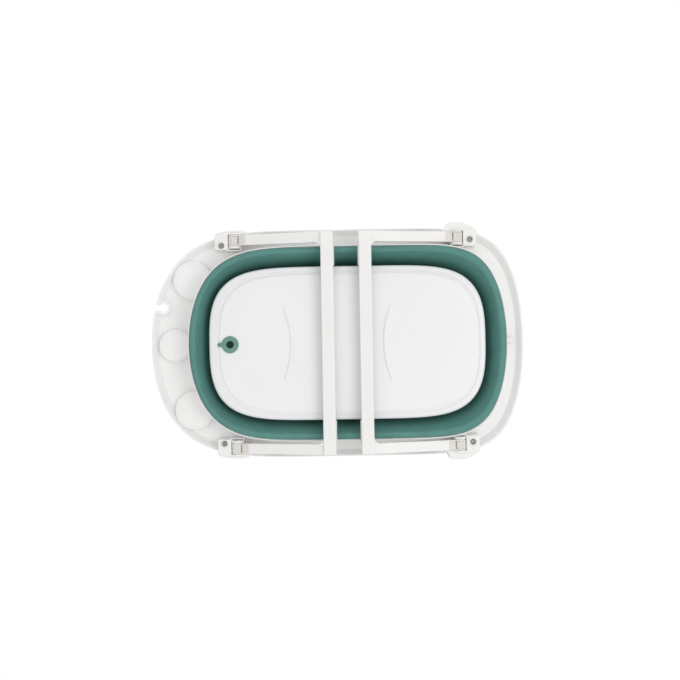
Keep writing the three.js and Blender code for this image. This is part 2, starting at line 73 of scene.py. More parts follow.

---

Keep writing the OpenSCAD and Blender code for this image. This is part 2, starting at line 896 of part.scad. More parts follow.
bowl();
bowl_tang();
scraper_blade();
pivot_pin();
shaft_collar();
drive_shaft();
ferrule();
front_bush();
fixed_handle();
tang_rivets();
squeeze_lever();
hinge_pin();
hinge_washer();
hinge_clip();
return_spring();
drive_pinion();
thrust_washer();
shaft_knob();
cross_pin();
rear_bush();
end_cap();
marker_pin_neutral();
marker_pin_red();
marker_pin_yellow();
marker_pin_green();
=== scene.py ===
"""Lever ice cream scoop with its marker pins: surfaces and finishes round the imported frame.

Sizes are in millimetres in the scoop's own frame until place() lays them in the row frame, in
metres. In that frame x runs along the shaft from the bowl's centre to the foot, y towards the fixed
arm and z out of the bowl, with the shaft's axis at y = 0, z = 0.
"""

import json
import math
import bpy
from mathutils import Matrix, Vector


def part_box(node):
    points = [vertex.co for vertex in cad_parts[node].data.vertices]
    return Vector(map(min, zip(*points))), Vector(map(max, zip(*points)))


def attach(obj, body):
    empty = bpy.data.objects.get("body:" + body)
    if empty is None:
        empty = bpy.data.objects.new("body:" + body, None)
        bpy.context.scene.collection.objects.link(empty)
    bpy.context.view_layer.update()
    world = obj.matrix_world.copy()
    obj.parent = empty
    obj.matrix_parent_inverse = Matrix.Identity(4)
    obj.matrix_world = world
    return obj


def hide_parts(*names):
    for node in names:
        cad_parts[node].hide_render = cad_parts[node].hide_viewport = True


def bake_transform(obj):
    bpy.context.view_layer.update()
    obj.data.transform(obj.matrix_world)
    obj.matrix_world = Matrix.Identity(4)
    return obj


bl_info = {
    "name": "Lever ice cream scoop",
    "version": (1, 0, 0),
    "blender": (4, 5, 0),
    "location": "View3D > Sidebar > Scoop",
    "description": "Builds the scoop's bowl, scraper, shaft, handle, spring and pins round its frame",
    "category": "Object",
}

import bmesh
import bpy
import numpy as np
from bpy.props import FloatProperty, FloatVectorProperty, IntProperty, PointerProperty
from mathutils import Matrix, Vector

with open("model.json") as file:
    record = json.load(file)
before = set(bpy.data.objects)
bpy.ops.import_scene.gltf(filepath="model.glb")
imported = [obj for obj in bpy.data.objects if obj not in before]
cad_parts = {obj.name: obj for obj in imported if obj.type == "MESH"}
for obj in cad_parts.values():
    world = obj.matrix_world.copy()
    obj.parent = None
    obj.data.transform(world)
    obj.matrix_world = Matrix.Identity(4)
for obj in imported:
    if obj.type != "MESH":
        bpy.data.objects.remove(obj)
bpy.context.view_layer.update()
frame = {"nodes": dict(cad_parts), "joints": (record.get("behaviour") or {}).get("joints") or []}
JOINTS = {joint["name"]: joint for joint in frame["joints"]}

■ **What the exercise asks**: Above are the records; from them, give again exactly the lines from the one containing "thrust_washer();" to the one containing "in imported if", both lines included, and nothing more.

■ **Result of this exercise**:
thrust_washer();
shaft_knob();
cross_pin();
rear_bush();
end_cap();
marker_pin_neutral();
marker_pin_red();
marker_pin_yellow();
marker_pin_green();
=== scene.py ===
"""Lever ice cream scoop with its marker pins: surfaces and finishes round the imported frame.

Sizes are in millimetres in the scoop's own frame until place() lays them in the row frame, in
metres. In that frame x runs along the shaft from the bowl's centre to the foot, y towards the fixed
arm and z out of the bowl, with the shaft's axis at y = 0, z = 0.
"""

import json
import math
import bpy
from mathutils import Matrix, Vector


def part_box(node):
    points = [vertex.co for vertex in cad_parts[node].data.vertices]
    return Vector(map(min, zip(*points))), Vector(map(max, zip(*points)))


def attach(obj, body):
    empty = bpy.data.objects.get("body:" + body)
    if empty is None:
        empty = bpy.data.objects.new("body:" + body, None)
        bpy.context.scene.collection.objects.link(empty)
    bpy.context.view_layer.update()
    world = obj.matrix_world.copy()
    obj.parent = empty
    obj.matrix_parent_inverse = Matrix.Identity(4)
    obj.matrix_world = world
    return obj


def hide_parts(*names):
    for node in names:
        cad_parts[node].hide_render = cad_parts[node].hide_viewport = True


def bake_transform(obj):
    bpy.context.view_layer.update()
    obj.data.transform(obj.matrix_world)
    obj.matrix_world = Matrix.Identity(4)
    return obj


bl_info = {
    "name": "Lever ice cream scoop",
    "version": (1, 0, 0),
    "blender": (4, 5, 0),
    "location": "View3D > Sidebar > Scoop",
    "description": "Builds the scoop's bowl, scraper, shaft, handle, spring and pins round its frame",
    "category": "Object",
}

import bmesh
import bpy
import numpy as np
from bpy.props import FloatProperty, FloatVectorProperty, IntProperty, PointerProperty
from mathutils import Matrix, Vector

with open("model.json") as file:
    record = json.load(file)
before = set(bpy.data.objects)
bpy.ops.import_scene.gltf(filepath="model.glb")
imported = [obj for obj in bpy.data.objects if obj not in before]
cad_parts = {obj.name: obj for obj in imported if obj.type == "MESH"}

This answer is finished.